Ce qui se passe en Espagne n’est pas beau et il faut éviter que la même chose arrive en France. Je n’y crois d’ailleurs pas et je pense que la guerre nous évitera la guerre civile –mais je ne sais pas ce qui vaut le mieux. Si seulement tu n’habitais pas Paris –ou si tu pouvais le quitter. Pour cette raison-là aussi, je voudrais t’épouser le plus tôt possible.

Je sens comme toi l’absurdité à ne rien faire à 600 km l’un de l’autre. Désormais, je t’écrirai souvent et quand je naviguerai, il y aura une lettre pour toi à chaque escale.
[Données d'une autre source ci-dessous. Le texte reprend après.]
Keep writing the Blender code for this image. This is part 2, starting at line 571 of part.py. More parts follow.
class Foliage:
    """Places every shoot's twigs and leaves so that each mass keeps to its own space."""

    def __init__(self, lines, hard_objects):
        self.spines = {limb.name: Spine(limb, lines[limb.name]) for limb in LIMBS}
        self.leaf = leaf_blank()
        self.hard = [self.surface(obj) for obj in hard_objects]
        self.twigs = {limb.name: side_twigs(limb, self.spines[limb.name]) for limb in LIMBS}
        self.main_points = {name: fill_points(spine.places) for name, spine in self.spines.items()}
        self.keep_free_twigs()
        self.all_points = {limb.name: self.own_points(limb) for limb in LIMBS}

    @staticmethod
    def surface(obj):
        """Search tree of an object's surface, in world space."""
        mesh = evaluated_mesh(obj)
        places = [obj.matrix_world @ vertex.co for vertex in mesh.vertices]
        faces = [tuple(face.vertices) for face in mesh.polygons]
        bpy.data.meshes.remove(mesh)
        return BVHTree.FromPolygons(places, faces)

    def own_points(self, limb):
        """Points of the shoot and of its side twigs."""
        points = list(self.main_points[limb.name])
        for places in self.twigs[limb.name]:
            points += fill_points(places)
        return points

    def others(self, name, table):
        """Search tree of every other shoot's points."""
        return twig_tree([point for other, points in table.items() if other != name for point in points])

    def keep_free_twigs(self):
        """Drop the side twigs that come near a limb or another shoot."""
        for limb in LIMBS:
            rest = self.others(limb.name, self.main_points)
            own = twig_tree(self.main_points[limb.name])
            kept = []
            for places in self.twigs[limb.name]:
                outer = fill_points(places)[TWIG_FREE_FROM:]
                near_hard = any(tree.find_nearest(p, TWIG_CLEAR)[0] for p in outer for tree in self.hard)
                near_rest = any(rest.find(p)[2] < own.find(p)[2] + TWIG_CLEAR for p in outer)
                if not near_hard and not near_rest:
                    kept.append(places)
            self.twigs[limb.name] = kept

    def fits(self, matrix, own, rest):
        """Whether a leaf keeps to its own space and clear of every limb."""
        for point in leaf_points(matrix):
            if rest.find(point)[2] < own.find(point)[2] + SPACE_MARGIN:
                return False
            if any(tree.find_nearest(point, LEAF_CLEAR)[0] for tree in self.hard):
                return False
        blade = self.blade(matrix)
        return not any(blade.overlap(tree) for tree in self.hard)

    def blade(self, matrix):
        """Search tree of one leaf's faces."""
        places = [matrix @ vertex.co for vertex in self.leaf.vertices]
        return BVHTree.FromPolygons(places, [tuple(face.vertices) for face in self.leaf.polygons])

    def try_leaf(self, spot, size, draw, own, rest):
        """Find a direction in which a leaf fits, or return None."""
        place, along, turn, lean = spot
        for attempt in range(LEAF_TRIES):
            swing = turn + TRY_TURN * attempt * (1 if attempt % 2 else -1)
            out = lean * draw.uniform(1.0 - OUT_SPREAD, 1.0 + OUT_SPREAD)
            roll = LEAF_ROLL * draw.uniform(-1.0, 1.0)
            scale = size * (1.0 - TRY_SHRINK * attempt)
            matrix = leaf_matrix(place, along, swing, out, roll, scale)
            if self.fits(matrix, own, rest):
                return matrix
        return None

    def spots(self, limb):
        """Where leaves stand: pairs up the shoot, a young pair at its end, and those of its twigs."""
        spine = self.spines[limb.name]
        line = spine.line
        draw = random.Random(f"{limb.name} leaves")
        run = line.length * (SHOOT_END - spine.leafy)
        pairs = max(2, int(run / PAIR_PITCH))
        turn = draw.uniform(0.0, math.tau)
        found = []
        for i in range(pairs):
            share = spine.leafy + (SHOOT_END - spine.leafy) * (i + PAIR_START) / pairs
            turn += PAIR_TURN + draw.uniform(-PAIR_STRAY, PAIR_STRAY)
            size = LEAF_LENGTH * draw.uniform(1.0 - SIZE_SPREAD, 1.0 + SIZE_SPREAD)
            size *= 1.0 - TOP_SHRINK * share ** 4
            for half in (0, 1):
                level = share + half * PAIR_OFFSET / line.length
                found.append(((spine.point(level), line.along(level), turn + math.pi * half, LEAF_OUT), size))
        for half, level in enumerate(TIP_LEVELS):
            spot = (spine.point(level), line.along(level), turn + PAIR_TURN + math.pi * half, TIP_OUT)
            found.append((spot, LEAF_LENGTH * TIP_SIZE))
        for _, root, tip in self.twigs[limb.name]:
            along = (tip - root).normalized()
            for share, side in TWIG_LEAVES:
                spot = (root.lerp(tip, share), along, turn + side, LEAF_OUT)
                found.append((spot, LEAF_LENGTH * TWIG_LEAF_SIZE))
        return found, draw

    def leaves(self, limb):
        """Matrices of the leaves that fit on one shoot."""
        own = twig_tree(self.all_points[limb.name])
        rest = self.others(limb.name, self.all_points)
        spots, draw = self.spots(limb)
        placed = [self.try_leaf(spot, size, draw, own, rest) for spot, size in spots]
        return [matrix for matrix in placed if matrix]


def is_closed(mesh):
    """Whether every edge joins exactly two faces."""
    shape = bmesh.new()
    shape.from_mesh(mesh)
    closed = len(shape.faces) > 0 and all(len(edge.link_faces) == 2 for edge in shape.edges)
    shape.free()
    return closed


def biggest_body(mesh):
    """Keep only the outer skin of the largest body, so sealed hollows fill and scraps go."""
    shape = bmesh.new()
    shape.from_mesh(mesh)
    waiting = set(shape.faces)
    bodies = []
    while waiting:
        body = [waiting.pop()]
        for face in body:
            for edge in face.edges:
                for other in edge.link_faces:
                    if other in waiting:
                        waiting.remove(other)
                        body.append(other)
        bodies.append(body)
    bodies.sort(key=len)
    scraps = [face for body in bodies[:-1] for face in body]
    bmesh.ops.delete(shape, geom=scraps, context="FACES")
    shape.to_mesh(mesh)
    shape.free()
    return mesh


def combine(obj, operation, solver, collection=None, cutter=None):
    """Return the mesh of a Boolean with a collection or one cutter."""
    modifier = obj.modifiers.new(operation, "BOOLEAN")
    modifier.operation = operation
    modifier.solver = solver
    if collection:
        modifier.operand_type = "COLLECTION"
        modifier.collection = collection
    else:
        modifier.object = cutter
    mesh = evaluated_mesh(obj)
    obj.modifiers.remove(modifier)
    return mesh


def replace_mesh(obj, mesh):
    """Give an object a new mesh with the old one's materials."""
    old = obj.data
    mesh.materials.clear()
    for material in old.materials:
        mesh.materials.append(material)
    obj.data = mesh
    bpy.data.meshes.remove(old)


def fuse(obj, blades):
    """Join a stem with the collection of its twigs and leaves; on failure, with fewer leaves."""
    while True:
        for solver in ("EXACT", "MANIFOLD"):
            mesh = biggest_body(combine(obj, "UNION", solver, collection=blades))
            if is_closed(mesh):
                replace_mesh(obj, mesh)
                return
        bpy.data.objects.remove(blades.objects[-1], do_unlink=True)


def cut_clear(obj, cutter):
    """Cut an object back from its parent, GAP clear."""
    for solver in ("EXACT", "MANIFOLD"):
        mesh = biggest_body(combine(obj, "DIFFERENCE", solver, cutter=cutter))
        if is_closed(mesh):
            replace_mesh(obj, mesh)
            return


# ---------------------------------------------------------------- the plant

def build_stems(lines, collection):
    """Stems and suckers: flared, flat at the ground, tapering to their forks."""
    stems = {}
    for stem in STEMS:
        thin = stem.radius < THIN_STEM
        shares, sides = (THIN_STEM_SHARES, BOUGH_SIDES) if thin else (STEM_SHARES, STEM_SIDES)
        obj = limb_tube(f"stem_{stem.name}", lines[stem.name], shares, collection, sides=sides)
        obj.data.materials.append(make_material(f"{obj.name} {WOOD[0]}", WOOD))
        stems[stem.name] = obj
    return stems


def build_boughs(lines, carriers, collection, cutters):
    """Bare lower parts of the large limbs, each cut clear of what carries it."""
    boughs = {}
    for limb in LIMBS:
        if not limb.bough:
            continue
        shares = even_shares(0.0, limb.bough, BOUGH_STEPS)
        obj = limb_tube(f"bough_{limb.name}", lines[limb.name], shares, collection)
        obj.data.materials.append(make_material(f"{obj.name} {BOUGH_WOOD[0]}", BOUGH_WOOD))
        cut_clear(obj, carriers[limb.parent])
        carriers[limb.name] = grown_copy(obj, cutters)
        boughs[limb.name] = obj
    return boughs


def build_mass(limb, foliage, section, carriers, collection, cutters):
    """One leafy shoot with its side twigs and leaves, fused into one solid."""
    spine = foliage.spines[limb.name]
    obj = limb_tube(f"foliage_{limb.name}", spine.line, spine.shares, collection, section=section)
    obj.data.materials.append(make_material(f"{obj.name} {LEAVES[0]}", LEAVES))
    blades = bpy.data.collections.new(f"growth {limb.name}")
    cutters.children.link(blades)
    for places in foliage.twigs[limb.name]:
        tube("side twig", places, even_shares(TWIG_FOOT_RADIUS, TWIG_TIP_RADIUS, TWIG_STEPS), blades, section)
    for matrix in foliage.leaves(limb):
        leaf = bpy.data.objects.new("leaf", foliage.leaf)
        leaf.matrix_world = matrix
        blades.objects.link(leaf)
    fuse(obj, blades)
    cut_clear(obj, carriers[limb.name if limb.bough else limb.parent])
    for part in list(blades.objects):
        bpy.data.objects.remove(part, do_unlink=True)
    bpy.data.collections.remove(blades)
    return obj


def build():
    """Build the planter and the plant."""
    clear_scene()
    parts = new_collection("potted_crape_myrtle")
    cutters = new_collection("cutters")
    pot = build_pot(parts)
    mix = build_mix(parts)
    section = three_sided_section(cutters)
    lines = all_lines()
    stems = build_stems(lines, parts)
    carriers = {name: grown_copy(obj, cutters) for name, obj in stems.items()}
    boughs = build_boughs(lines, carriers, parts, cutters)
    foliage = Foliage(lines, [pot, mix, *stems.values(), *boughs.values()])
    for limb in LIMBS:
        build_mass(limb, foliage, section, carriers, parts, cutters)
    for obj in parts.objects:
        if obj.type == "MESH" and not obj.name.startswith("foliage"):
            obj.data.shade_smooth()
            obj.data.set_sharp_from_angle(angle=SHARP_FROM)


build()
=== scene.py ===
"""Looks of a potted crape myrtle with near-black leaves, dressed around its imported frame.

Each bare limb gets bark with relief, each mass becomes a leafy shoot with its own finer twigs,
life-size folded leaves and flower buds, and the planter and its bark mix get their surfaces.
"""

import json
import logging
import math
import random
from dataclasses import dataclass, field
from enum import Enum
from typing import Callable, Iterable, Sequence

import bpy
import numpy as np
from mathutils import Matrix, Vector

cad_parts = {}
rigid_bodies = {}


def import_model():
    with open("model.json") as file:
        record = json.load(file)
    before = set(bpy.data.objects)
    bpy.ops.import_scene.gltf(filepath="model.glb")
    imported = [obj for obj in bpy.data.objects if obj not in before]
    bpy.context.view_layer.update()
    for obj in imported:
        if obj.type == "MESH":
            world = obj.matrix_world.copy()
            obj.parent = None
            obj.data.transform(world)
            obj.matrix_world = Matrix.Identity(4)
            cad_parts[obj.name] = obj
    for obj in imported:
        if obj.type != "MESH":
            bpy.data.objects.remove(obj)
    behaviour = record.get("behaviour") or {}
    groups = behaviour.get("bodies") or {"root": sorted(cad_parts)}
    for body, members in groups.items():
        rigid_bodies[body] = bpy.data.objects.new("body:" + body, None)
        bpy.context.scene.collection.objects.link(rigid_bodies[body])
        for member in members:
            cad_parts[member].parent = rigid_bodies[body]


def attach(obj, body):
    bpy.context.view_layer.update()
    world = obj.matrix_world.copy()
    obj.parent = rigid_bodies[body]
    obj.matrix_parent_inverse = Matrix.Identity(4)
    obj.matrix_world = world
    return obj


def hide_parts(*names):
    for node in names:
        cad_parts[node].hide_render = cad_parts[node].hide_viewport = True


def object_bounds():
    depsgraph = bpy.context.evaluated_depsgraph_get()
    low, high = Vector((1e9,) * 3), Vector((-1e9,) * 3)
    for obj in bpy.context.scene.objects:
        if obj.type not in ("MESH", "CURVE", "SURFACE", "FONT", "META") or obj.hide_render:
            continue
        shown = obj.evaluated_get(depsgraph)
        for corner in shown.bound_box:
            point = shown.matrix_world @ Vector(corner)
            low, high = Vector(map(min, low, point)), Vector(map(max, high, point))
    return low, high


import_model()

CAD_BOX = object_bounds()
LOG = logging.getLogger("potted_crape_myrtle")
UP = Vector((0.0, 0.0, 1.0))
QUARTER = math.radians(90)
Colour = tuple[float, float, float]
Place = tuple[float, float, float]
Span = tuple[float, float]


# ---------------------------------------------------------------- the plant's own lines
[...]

Est-ce que tu fais de la culture physique le matin ? Et est-ce que tu te lèves tôt ? –c'est-à-dire entre 8h et 8h1/2. Si ce n’est pas  encore le cas, arme-toi de courage et commence à le faire. Je t’assure que cela vaudra mieux pour toi et tâche de te coucher avant 11h.



[1] Il s’agit du « petit Jean », angoissé par son attirance pour les garçons et qui s’est confié à Denise, qui, à son tour en a parlé à son médecin de famille. Pas plus d’informations sur le « petit Jean ». Nous sommes en 1936, les conseils ne manquent pas, les préjugés non plus.

[2]Coïncidence, quelques jours plus tôt : en 1936, Roger Salengro, homme politique socialiste alors ministre de l'intérieur du Front Populaire est l'objet d'une campagne infamante de la part de la presse d'extrême-droite en raison de son action contre les ligues. Elle l'accuse d'avoir déserté en 1915 (il avait en réalité été fait prisonnier), d'être ivrogne et homosexuel. Le journal de droite « Gringoire » le ridiculise en le surnommant « proprengro ». Il se suicide le 17 novembre 1936.